:: INFORMATION SUPPLIED ::

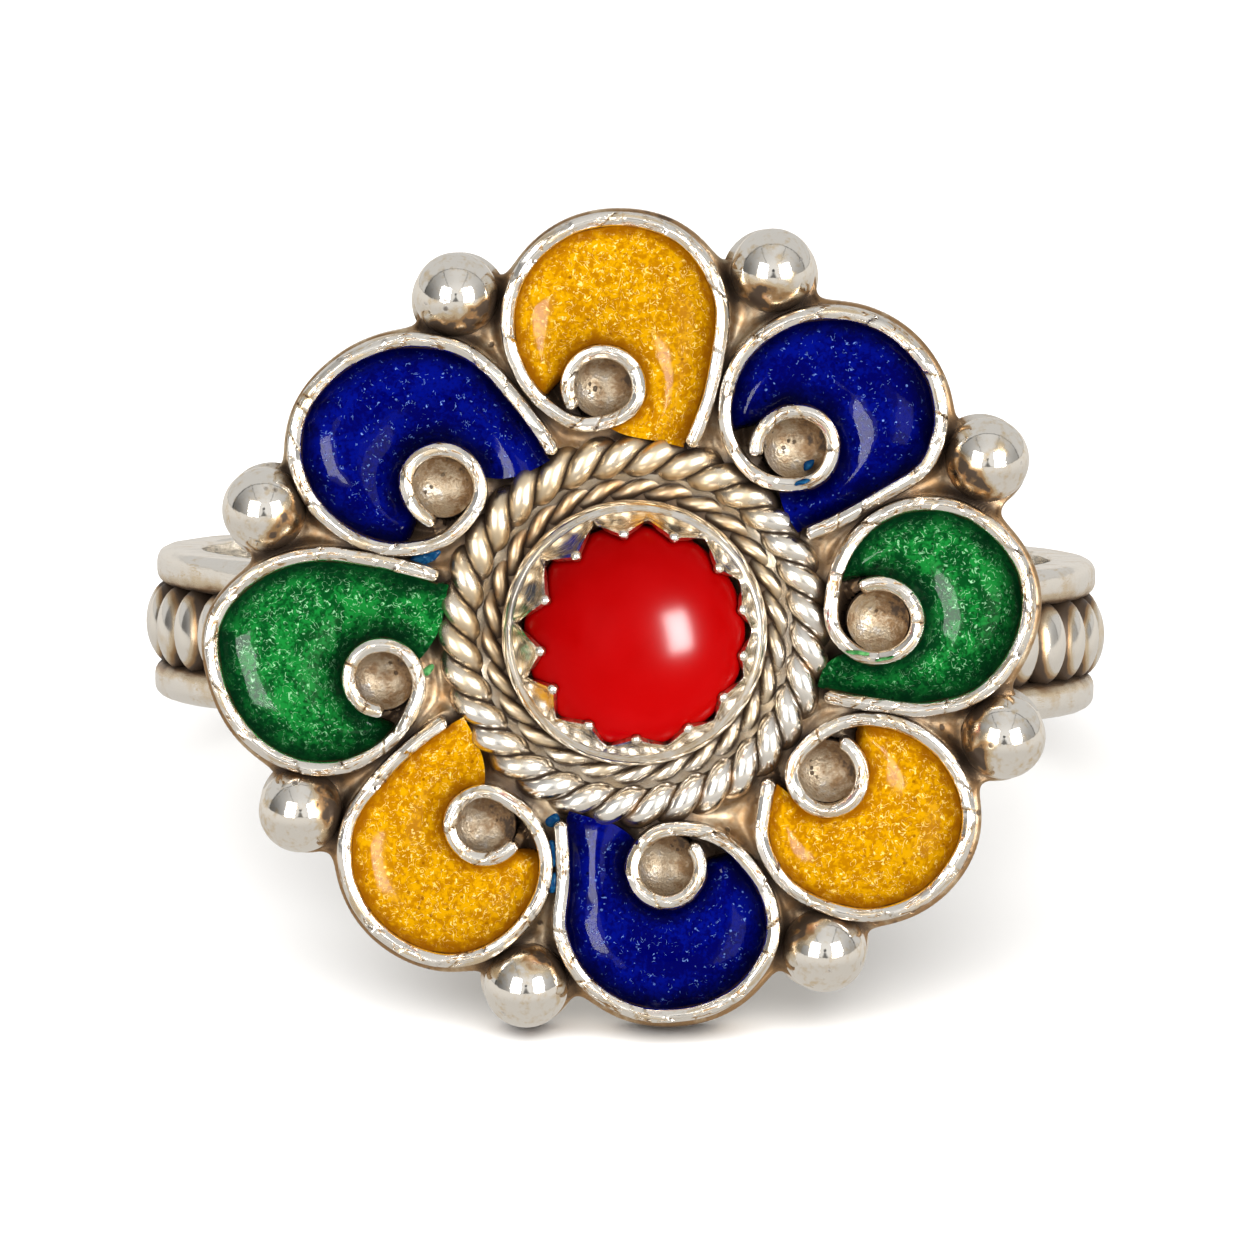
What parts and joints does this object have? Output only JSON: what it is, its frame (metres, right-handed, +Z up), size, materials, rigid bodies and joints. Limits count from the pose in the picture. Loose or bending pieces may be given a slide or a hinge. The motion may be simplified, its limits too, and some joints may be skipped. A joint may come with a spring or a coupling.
{
  "type": "coral ring",
  "caption": "Silver finger ring with a flower head: enamelled scroll petals with balls between them round a twisted-rope frame and a toothed bezel with a domed coral, on a beaded band.",
  "frame": {"origin": "on the surface under the middle of the ring as it lies on its side", "axes": "-Y is where the flower head faces, leaned back from the surface; +Z is up; the finger hole's axis leans from +Z towards +Y"},
  "size_m": [0.0212, 0.024, 0.0171],
  "materials": {
    "oxidised_silver": "polished silver with brown oxidation left in the recesses",
    "red_coral": "high polish",
    "yellow_enamel": "glossy enamel with pale flecks",
    "blue_enamel": "glossy deep enamel with light specks",
    "green_enamel": "glossy mottled enamel with pale fibres"
  },
  "bodies": {
    "root": {"silver_mount": "oxidised_silver", "coral": "red_coral", "enamel_yellow_top": "yellow_enamel", "enamel_blue_upper_right": "blue_enamel", "enamel_green_right": "green_enamel", "enamel_yellow_lower_right": "yellow_enamel", "enamel_blue_bottom": "blue_enamel", "enamel_yellow_lower_left": "yellow_enamel", "enamel_green_left": "green_enamel", "enamel_blue_upper_left": "blue_enamel"}
  },
  "joints": []
}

:::

Reproduce every line of the material above exactly.

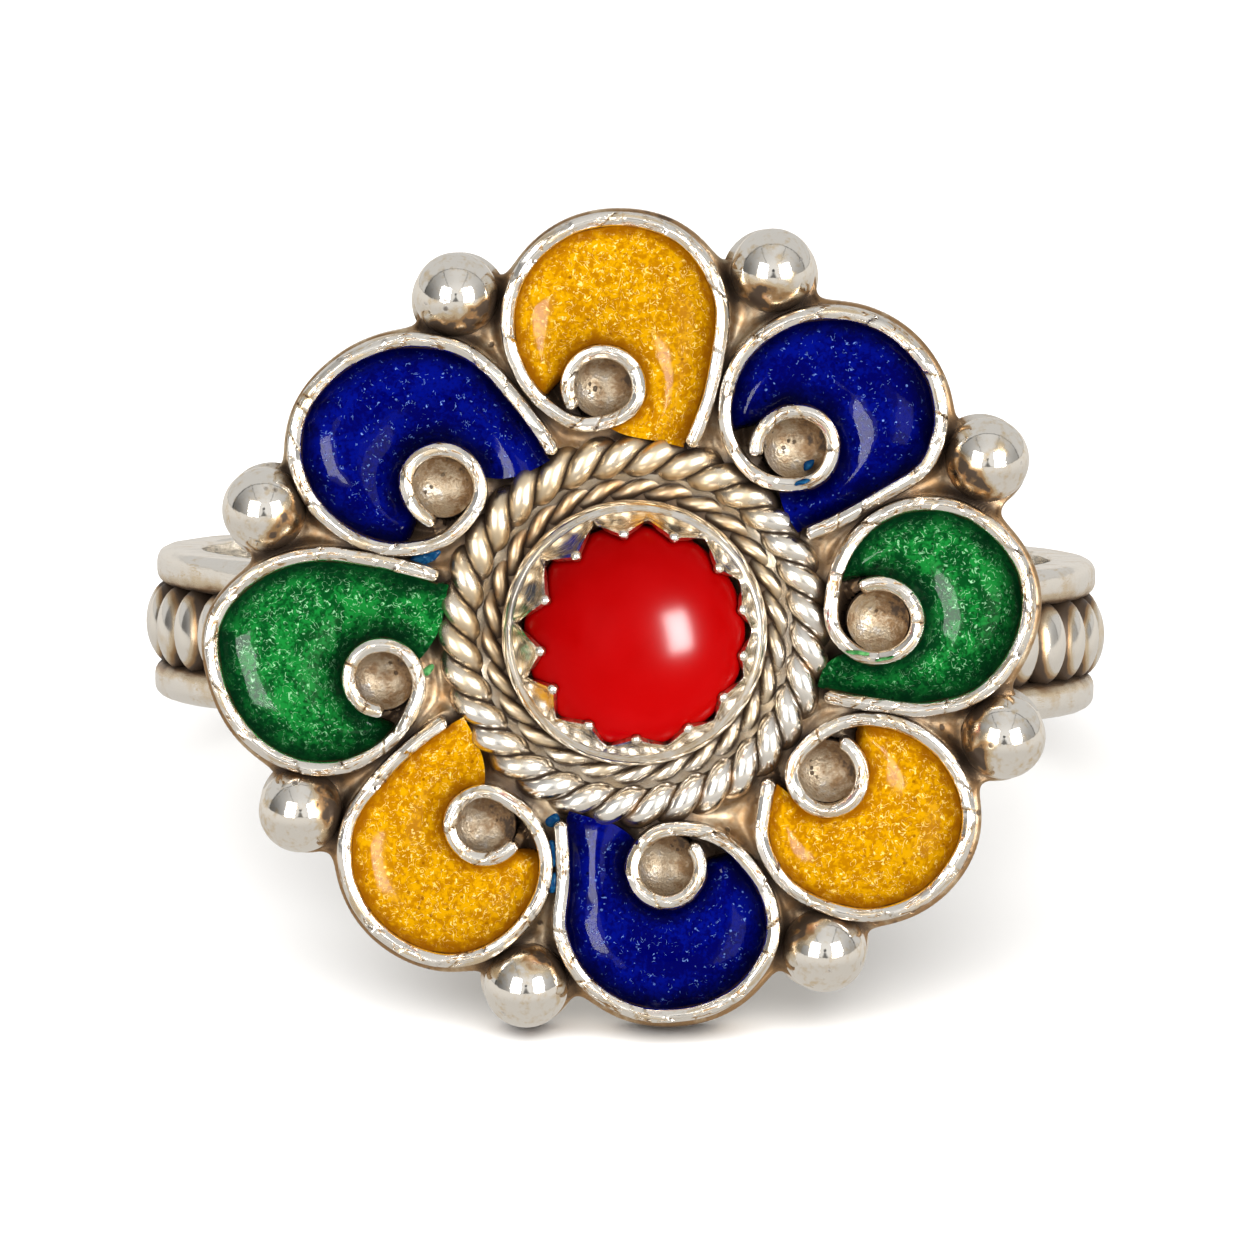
What parts and joints does this object have? Output only JSON: what it is, its frame (metres, right-handed, +Z up), size, materials, rigid bodies and joints. Limits count from the pose in the picture. Loose or bending pieces may be given a slide or a hinge. The motion may be simplified, its limits too, and some joints may be skipped. A joint may come with a spring or a coupling.
{
  "type": "coral ring",
  "caption": "Silver finger ring with a flower head: enamelled scroll petals with balls between them round a twisted-rope frame and a toothed bezel with a domed coral, on a beaded band.",
  "frame": {"origin": "on the surface under the middle of the ring as it lies on its side", "axes": "-Y is where the flower head faces, leaned back from the surface; +Z is up; the finger hole's axis leans from +Z towards +Y"},
  "size_m": [0.0212, 0.024, 0.0171],
  "materials": {
    "oxidised_silver": "polished silver with brown oxidation left in the recesses",
    "red_coral": "high polish",
    "yellow_enamel": "glossy enamel with pale flecks",
    "blue_enamel": "glossy deep enamel with light specks",
    "green_enamel": "glossy mottled enamel with pale fibres"
  },
  "bodies": {
    "root": {"silver_mount": "oxidised_silver", "coral": "red_coral", "enamel_yellow_top": "yellow_enamel", "enamel_blue_upper_right": "blue_enamel", "enamel_green_right": "green_enamel", "enamel_yellow_lower_right": "yellow_enamel", "enamel_blue_bottom": "blue_enamel", "enamel_yellow_lower_left": "yellow_enamel", "enamel_green_left": "green_enamel", "enamel_blue_upper_left": "blue_enamel"}
  },
  "joints": []
}